Supplied material:
###
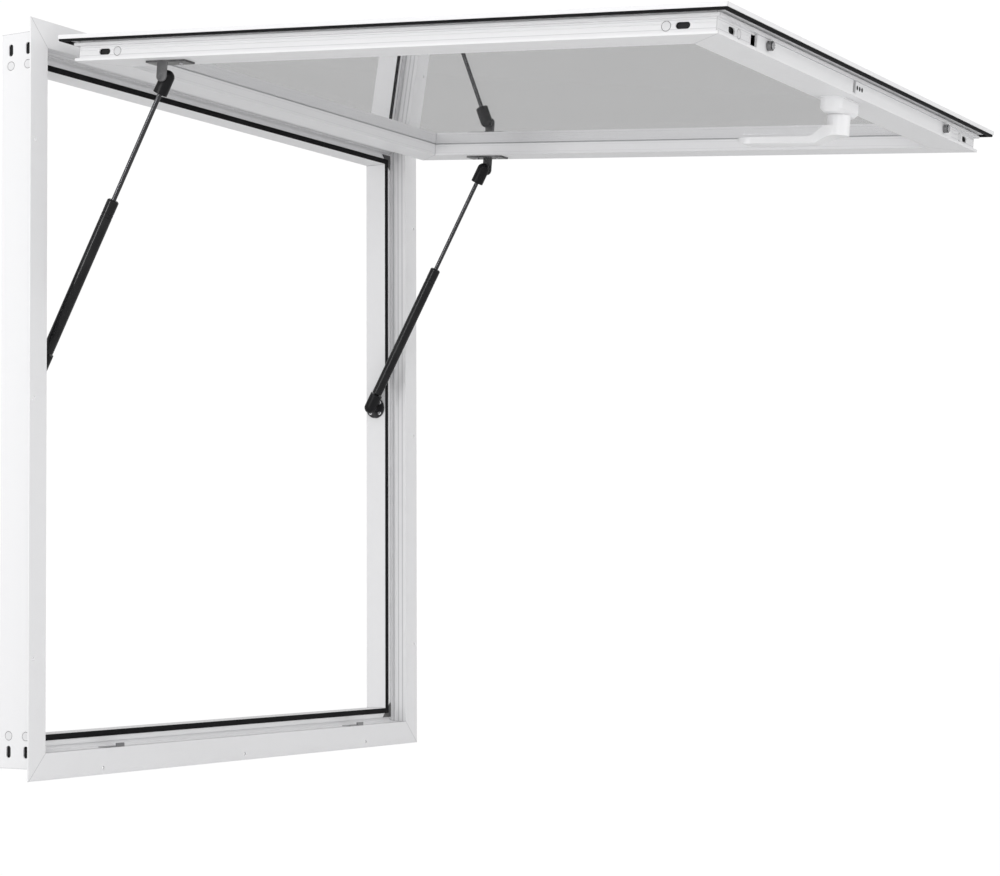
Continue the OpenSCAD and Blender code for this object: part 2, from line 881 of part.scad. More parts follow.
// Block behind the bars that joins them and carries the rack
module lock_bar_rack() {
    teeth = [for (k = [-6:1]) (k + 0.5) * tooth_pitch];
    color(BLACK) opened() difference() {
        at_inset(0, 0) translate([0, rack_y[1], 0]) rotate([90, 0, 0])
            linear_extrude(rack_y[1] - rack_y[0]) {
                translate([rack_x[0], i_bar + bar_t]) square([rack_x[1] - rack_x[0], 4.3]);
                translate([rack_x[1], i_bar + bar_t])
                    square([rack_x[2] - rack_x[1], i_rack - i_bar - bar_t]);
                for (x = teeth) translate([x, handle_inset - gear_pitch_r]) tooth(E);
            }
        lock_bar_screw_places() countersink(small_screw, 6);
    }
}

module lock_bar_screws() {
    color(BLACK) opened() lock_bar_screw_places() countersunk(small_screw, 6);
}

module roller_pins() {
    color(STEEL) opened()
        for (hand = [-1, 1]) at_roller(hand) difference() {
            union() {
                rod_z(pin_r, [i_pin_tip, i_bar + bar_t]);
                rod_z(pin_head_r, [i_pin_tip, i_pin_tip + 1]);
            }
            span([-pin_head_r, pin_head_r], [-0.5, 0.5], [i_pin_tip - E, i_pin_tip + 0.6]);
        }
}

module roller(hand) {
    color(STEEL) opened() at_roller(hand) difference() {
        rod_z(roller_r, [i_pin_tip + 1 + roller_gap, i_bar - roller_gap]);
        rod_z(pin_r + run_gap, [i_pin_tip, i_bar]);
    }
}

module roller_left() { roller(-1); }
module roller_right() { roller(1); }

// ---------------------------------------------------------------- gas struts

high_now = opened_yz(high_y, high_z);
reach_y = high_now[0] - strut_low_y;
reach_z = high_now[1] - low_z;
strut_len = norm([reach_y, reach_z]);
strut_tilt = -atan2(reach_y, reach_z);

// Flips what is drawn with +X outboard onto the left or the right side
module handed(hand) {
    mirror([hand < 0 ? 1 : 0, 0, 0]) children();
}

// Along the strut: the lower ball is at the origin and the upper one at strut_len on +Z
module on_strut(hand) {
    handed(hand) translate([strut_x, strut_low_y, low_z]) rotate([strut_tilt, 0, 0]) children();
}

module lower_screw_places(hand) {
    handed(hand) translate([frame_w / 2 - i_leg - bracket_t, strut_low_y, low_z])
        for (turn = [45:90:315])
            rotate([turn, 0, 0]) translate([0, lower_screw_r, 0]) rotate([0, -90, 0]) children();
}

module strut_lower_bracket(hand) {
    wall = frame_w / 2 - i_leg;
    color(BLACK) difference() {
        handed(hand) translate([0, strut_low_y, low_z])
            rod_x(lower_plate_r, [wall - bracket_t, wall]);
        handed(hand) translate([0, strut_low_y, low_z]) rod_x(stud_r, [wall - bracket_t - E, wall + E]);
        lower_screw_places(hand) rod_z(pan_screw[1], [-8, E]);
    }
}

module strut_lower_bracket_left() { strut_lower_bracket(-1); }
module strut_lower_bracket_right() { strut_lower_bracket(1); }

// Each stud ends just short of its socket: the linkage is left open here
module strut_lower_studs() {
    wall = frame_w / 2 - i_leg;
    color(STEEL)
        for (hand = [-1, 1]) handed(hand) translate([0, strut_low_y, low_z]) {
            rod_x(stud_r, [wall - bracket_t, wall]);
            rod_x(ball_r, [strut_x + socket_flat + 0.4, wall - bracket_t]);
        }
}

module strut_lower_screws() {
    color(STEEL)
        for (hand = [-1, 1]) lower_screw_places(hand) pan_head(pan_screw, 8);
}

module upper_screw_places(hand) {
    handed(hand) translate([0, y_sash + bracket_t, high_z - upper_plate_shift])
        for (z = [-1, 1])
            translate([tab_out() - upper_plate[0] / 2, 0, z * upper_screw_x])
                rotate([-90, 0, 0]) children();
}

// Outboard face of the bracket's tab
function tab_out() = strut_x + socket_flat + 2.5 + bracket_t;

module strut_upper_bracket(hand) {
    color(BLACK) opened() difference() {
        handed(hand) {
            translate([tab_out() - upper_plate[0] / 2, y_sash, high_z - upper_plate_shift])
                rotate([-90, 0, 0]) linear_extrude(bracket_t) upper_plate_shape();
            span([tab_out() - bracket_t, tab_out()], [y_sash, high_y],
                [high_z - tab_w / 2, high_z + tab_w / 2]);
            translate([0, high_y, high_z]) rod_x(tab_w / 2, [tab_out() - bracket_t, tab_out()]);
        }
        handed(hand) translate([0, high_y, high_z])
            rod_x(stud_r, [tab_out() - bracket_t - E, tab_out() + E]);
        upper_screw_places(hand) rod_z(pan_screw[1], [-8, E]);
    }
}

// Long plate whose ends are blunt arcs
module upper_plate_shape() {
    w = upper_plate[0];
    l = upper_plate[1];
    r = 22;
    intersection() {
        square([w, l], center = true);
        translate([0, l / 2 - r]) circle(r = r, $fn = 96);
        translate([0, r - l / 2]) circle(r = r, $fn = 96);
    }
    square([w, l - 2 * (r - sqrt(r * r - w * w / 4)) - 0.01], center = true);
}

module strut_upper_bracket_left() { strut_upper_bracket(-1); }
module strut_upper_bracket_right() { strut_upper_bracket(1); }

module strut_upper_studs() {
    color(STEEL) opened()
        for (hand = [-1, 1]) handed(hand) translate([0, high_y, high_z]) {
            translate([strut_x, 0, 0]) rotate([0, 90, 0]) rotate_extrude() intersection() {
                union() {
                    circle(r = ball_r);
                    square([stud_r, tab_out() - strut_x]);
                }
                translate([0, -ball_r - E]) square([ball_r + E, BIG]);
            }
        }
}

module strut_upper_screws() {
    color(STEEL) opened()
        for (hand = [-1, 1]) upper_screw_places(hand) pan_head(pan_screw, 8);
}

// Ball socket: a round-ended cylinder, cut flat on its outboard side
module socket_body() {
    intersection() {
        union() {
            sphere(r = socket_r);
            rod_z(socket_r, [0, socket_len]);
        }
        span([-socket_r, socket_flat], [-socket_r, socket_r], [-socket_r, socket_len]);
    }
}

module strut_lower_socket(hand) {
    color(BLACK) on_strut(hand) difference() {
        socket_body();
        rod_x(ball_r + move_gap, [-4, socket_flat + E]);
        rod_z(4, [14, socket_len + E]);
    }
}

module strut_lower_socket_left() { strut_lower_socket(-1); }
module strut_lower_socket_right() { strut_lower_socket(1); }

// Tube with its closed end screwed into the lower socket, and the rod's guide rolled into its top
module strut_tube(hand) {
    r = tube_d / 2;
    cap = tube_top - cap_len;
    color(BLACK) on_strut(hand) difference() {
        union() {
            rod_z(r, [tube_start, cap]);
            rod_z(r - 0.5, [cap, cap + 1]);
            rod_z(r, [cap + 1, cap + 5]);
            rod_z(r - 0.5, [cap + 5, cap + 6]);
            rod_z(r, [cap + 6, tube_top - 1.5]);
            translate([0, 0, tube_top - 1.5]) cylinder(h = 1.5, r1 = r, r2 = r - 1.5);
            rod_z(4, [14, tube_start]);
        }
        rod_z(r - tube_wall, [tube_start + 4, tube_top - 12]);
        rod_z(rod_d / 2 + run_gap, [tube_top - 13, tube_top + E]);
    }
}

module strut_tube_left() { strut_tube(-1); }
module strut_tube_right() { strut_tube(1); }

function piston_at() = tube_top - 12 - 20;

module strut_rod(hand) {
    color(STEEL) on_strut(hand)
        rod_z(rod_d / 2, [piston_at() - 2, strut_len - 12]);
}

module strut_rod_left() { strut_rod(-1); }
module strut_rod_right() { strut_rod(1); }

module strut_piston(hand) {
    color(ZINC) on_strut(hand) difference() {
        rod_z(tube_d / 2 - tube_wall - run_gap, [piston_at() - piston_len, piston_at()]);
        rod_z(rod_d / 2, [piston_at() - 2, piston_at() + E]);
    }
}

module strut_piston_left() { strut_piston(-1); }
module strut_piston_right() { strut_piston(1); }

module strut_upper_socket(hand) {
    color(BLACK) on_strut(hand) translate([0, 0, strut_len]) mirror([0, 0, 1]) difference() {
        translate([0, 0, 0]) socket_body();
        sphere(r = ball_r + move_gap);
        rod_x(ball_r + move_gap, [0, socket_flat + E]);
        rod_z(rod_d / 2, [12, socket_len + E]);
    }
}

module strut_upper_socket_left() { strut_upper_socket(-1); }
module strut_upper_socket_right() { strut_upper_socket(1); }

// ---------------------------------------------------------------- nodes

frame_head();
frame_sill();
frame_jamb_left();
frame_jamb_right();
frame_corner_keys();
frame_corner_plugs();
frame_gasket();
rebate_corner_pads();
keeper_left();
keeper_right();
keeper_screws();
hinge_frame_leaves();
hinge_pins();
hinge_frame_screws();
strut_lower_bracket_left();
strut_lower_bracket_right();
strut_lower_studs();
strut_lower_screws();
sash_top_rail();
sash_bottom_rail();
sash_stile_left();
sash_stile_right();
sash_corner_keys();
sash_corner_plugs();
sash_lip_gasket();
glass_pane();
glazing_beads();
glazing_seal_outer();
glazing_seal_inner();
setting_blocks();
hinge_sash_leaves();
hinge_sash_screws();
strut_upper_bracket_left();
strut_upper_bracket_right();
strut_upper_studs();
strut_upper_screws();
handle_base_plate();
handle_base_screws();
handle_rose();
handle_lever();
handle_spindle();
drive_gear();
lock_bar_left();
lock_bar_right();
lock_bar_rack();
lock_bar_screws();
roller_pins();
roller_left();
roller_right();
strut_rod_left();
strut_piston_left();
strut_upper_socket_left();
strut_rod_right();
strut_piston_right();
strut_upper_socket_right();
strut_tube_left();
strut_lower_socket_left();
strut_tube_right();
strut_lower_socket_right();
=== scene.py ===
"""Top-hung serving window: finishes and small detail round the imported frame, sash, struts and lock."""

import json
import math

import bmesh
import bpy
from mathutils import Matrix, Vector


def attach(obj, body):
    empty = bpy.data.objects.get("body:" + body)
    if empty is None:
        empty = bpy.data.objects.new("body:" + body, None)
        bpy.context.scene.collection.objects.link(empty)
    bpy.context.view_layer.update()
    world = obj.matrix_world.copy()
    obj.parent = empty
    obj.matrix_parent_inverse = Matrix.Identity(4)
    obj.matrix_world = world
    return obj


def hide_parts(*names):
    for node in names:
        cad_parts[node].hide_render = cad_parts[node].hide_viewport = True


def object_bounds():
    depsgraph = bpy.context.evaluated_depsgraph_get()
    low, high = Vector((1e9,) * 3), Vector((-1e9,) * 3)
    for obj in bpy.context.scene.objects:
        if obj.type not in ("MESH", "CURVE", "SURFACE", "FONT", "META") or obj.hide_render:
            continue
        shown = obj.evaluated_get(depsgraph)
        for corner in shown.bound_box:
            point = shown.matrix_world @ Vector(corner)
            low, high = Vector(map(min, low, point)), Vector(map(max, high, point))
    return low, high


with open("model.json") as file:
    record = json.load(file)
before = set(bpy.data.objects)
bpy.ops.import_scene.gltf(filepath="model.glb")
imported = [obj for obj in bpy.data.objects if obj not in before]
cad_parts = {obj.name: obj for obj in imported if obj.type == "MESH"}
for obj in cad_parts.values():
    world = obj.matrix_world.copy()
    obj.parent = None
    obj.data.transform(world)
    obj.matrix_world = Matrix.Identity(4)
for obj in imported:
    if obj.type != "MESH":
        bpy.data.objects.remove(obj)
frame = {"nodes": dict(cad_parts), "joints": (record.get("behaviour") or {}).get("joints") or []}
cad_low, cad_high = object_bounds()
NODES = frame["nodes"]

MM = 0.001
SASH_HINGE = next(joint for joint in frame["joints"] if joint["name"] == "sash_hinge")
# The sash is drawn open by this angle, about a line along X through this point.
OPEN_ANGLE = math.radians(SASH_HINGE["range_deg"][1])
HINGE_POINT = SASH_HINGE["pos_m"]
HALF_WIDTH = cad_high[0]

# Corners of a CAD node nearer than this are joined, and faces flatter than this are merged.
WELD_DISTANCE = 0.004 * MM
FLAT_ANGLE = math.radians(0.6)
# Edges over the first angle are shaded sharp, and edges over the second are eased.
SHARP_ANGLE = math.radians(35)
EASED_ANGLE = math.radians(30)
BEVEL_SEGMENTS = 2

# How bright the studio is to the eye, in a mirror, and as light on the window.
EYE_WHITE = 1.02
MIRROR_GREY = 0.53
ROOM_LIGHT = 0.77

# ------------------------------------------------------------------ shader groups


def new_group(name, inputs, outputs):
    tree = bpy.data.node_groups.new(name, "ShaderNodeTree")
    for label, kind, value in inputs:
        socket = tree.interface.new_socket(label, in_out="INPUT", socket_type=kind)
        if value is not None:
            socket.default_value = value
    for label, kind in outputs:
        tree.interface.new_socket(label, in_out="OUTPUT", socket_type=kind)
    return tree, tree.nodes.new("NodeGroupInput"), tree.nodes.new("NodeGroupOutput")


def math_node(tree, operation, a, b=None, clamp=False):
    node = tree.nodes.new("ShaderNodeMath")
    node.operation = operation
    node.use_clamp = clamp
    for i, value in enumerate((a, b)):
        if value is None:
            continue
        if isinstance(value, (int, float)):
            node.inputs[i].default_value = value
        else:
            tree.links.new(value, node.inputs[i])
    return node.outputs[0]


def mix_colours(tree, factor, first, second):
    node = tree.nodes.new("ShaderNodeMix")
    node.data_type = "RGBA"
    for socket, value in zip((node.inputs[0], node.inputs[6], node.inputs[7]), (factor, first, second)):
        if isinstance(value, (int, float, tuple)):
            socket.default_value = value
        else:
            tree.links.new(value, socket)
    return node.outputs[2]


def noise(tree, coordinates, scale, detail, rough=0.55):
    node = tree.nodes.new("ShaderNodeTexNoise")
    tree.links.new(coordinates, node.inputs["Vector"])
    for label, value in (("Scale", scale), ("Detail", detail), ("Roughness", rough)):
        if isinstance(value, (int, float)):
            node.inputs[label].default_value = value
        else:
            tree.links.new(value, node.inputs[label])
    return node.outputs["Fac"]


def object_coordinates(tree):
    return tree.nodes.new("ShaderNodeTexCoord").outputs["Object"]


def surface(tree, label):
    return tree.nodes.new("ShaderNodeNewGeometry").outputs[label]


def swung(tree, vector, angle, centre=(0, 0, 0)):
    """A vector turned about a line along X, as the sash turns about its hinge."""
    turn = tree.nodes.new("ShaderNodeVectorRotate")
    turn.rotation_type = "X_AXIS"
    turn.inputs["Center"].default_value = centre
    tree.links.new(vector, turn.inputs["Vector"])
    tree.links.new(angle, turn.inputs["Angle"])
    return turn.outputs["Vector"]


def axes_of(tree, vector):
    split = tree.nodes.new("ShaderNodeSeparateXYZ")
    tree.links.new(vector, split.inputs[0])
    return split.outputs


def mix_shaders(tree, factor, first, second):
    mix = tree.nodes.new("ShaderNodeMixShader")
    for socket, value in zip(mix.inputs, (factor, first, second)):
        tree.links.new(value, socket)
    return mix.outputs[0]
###
What needs to be done:
Retype exactly the lines above, from the one with "frame_head();" through the one with "low, high = Vector((1e9,)", inclusive.

Task result:
frame_head();
frame_sill();
frame_jamb_left();
frame_jamb_right();
frame_corner_keys();
frame_corner_plugs();
frame_gasket();
rebate_corner_pads();
keeper_left();
keeper_right();
keeper_screws();
hinge_frame_leaves();
hinge_pins();
hinge_frame_screws();
strut_lower_bracket_left();
strut_lower_bracket_right();
strut_lower_studs();
strut_lower_screws();
sash_top_rail();
sash_bottom_rail();
sash_stile_left();
sash_stile_right();
sash_corner_keys();
sash_corner_plugs();
sash_lip_gasket();
glass_pane();
glazing_beads();
glazing_seal_outer();
glazing_seal_inner();
setting_blocks();
hinge_sash_leaves();
hinge_sash_screws();
strut_upper_bracket_left();
strut_upper_bracket_right();
strut_upper_studs();
strut_upper_screws();
handle_base_plate();
handle_base_screws();
handle_rose();
handle_lever();
handle_spindle();
drive_gear();
lock_bar_left();
lock_bar_right();
lock_bar_rack();
lock_bar_screws();
roller_pins();
roller_left();
roller_right();
strut_rod_left();
strut_piston_left();
strut_upper_socket_left();
strut_rod_right();
strut_piston_right();
strut_upper_socket_right();
strut_tube_left();
strut_lower_socket_left();
strut_tube_right();
strut_lower_socket_right();
=== scene.py ===
"""Top-hung serving window: finishes and small detail round the imported frame, sash, struts and lock."""

import json
import math

import bmesh
import bpy
from mathutils import Matrix, Vector


def attach(obj, body):
    empty = bpy.data.objects.get("body:" + body)
    if empty is None:
        empty = bpy.data.objects.new("body:" + body, None)
        bpy.context.scene.collection.objects.link(empty)
    bpy.context.view_layer.update()
    world = obj.matrix_world.copy()
    obj.parent = empty
    obj.matrix_parent_inverse = Matrix.Identity(4)
    obj.matrix_world = world
    return obj


def hide_parts(*names):
    for node in names:
        cad_parts[node].hide_render = cad_parts[node].hide_viewport = True


def object_bounds():
    depsgraph = bpy.context.evaluated_depsgraph_get()
    low, high = Vector((1e9,) * 3), Vector((-1e9,) * 3)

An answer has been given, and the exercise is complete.